Tiga Kritik Ideologi
Gunter Grass muda dikepung totaliter, apakah kita terbebas
dari kemungkinan ini ? Hannah Arendt menyimpulkan setiap ideologi memiliki
unsur totaliter dan akan berkembang penuh bila ada gerakan totaliter yang
mendukungnya. Ideologi yang bersifat pseudo-science dan pseudo-philosopy,
berupaya melampaui batas sains dan filsafat.
Bila Arendt benar,
totaliterisme tidak hanya berhenti pada ideologi rasisme ala Hitler atau
komunisme ala Marx (The Origins of Totalitarism, hal 470). Bahkan
“demokrasi” yang dipaksaka AS dan sekutunya di Irak dan Afganistan pun
sekarang sudah berwajah totaliter dan mengorbankan ribuan nyawa tak
berdosa.
Apa yang harus
kita lakukan? Pertama, kita harus menolak sekeras-kerasnya setiap gagasan
yang membenarkan pembunuhan, penyiksaan dan pengorbanan manusia atas
nama apa pun juga, baik ras,
sejarah, pembangunan, demokrasi, agama, bahkan Tuhan sekalipun.
Kedua,
mempertahankan kritisisme dan kebenaran dalam batasan ilmu pengetahuan,
bersifat sementara (tentatif) dan dapat salah (fallible). Peranan
revolusioner pemikiran / pengetahuan jelas melalui perdebatan kritis, bukan
dengan kekerasan dan perang ( KR. Popper, Open Society and Its Enemis,
volume II, hal, 396 ). Perdebatan kritis mensyaratkan keberagaman, dan
kebebasan berfikir. Pedang dan perang menghancurkan ketiganya. Perdebatan
kritis, keberagaman dan kebebasan berfikir.
Ketiga,
mempertahankan kebebasan karena “ ... liberty
is the possibility of doubting, the possibility of making a mistake, the
possibility of searching and experimenting, the possibility of saying “no”

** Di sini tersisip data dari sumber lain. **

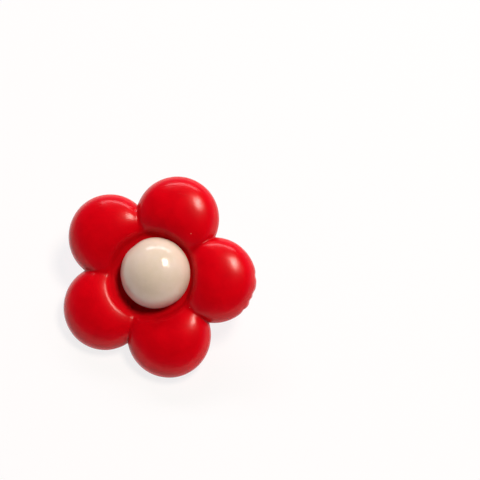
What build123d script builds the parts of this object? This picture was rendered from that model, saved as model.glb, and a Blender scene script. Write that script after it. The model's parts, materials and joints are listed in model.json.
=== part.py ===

to any authority-literary, artistic,
philosophic, religious, social, and even political”. Ujar Ignazio
Silone dalam The God That Failed (Bantam Books, 1959).
Keempat, selalu
mengingat korban semua ideologi sekuler dan nonsekuler, serta mempelajari
sejarah kekerasannya sebagai monumen kejahatan terhadap umat manusia.